"Work of Nature–The Micro-Aquatic Realm takes us to the Appalachian mountain region of the United States where, in not more than 18 inches of water, and at times aided by a microscope, we meet soft water snails, flatworms, protozoan organisms of one cell and multi-cell, small flies, water skimming spiders, one of over 700 species of fresh water mites less than 1/10 of an inch in length, cyclops 1/15 of an inch, and a little crab scarcely 1/25 of an inch" PSA Journal, Sept. 1965, 50.
Produced by Pyramid Films, the film was originally shown on the Smothers brothers comedy hour television program and is a kinestasis film using kaleidoscopic views of still pictures to summarize the year 1968 (Archive.org).
"Y West Side, the joint production of Robert Coles, ACL, who directed the film, and Charles Coles and Edwin Schwarz, ACL, who photographed it, is a very successful publicity picture for the West Side Y. M. C. A. in New York City.
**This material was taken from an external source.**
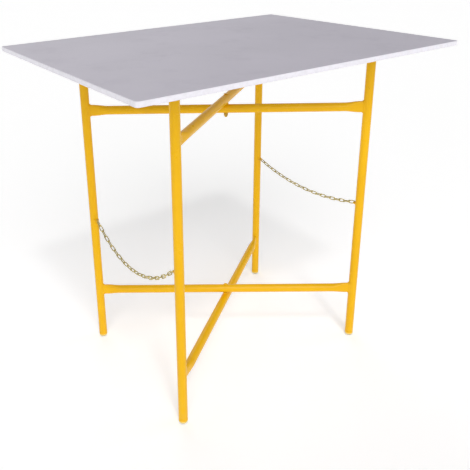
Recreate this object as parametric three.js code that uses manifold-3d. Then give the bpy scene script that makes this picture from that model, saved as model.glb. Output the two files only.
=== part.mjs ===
// A folding table: a rectangular board that lies on a scissor base of round steel tube.
//
// The base is two flat H frames, A and B, that cross in plan and turn about one upright axis, on a
// bolt through each pair of crossing rails. Two slack chains, one at each short side of the board,
// tie an upright of frame A to an upright of frame B and limit how far the base can open.
//
// Millimetres. +Z is up, the floor is z = 0, and the pivot axis of the base is the Z axis.
// The board's long sides run along X. -Y is the side that the table is seen from.

import * as THREE from 'three';
import { mergeVertices } from 'three/addons/utils/BufferGeometryUtils.js';
import Module from 'manifold-3d';

const wasm = await Module();
wasm.setup();

// ---------------------------------------------------------------- driving dimensions

const GAP = 0.3; // between pieces that touch

// board
const BOARD_LENGTH = 800;
const BOARD_WIDTH = 600;
const BOARD_THICKNESS = 10;
const BOARD_TOP = 758;
const BOARD_CORNER = 6;
const BOARD_BEVEL = 0.8;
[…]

Starting with the social and dormitory facilities of the "Y," the film carries the audience on a tour of gymnasiums, special exercise rooms, roof courts and pools. The abundance of athletic and exercise equipment is shown clearly in sequences of their use, and the carefully planned action throughout the picture maintains interest and continuity. This film is distinguished by excellent photography and by the successful solution of the innumerable problems in handling large scale interiors and group action. Ingenious adaptations of games and exercises were sometimes required in order to fit the scene to the camera field, determined by the exigencies of the space available. The talents of the three producers were so integrated as to make the enterprise an outstanding success." Movie Makers, Dec. 1935, 555.
"Yellowstone by Jack W. Ruddell, FPSA, of Islington, Ontario, Canada. Jack put his past prize winning talents to good work on this beautifully done travel film. This 10 minute 16mm film was awarded an Honorable Mention" PSA Journal, Nov. 1970, 38.
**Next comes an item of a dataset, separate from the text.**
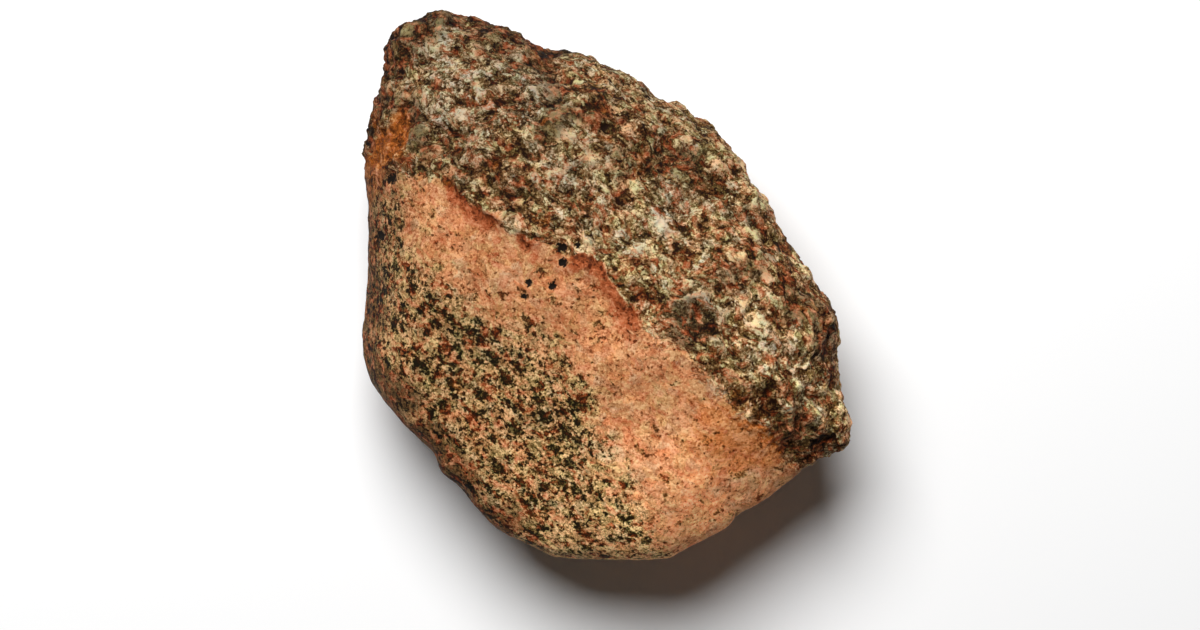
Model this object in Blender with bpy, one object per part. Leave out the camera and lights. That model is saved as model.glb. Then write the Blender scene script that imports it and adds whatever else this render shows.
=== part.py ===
"""A Martian meteorite: one broken and weathered stone, lying on its flattest side.

Metres, +Z up. The origin is under the middle of the stone, on the surface that it rests on. Seen from above, with
+Y up the page, a pale smooth face lies to the lower left and a dark rough face to the upper right. They meet in a
low ridge that runs from the left-hand side, through the highest point, to the lower right.
"""

import math

import bmesh
import bpy
import numpy as np
from mathutils import Vector, noise

MM = 0.001

# Driving sizes
THICKNESS = 152 * MM
HEART = Vector((4, -6, 72)) * MM  # the point inside the stone that its broken faces are measured from
SHARPNESS = 17  # of the edges between broken faces: a higher power wears them less
FLAT_CUT = 1.4 * MM  # how much of the lowest bulge the flat resting patch takes off
BALL_LEVELS = 7  # of the fine ball that the stone is shaped from
TRIANGLES = 9400
PLACES = 360  # around the stone, where the plan outline is set

# The plan outline seen from above, in millimetres, turning left from the right-hand side
OUTLINE_MM = (
    (131, 0), (119, 18), (111, 31), (93, 60), (80, 78), (73, 90), (64, 99), (49, 109), (31, 117), (25, 123),
    (0, 137), (-15, 141), (-38, 146), (-61, 158), (-97, 168), (-109, 166), (-129, 157), (-134, 149),
    (-136, 136), (-137, 123), (-143, 107), (-148, 76), (-145, 44), (-146, 0), (-149, -30), (-145, -56),
    (-126, -82), (-104, -103), (-101, -113), (-88, -124), (-79, -136), (-66, -149), (-50, -157), (-33, -165),
    (-18, -167), (33, -167), (52, -159), (74, -148), (81, -140), (96, -132), (124, -111), (141, -103),
    (148, -97), (149, -86), (144, -50), (143, -26), (139, -13),
)

# The faces that the stone broke along: (azimuth, elevation) of each one's outward normal in degrees, and its
# distance from the heart in millimetres
BROKEN_FACES = {
    "rough top": (49, 71, 74),
    "pale top": (231, 70, 77),
    "crest": (150, 83, 80),
    "nose top": (118, 56, 104),
    "corner top": (322, 58, 108),
    "right shoulder": (18, 44, 112),
    "upper shoulder": (66, 41, 106),
    "left shoulder": (178, 36, 122),
    "lower left shoulder": (219, 34, 136),
    "front lip": (262, 40, 140),
    "right side": (7, 4, 139),
    "upper right side": (32, -6, 112),
    "upper side": (63, 3, 117),
    "nose side": (98, -4, 168),
    "nose end": (144, 2, 184),
    "left side": (175, -2, 148),
    "lower left side": (221, -8, 148),
    "front side": (262, -16, 160),
    "lower right side": (303, -20, 158),
    "resting side": (90, -89.6, 72),
    "under right": (2, -47, 105),
    "under upper right": (52, -38, 105),
    "under nose": (112, -36, 134),
    "under left": (170, -44, 117),
    "under lower left": (226, -50, 115),
    "under front": (278, -41, 126),
    "under corner": (322, -33, 135),
}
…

"Filming Yosemite National Park with the same refreshing wit that has made his earlier movie on the Utah parks so popular, Stanley Midgley has even surpassed his previous camera work with spectacular angle shots of the famous waterfalls and brilliantly planned pans which heighten the grandeur of this great glacial valley. In the lighter vein, a fast motion sequence of tourist posturings before the Sequoia trees provides some side splitting satire, while the magnificence of the firefall, the High Country and the mirror like lakes is emphasized by imaginative framing. Always the trail blazer, Mr. Midgley scaled Half Dome with his camera; in other sequences, he apparently conspired with an eagle to get some of the dizzier shots of sheer cliffs and precipitous falls. Yosemite on Two Wheels — and Two Feet is a rare blend of humor and technical skill, an artistic achievement that sets a new high in national park filming." Movie Makers, Dec. 1947, 534.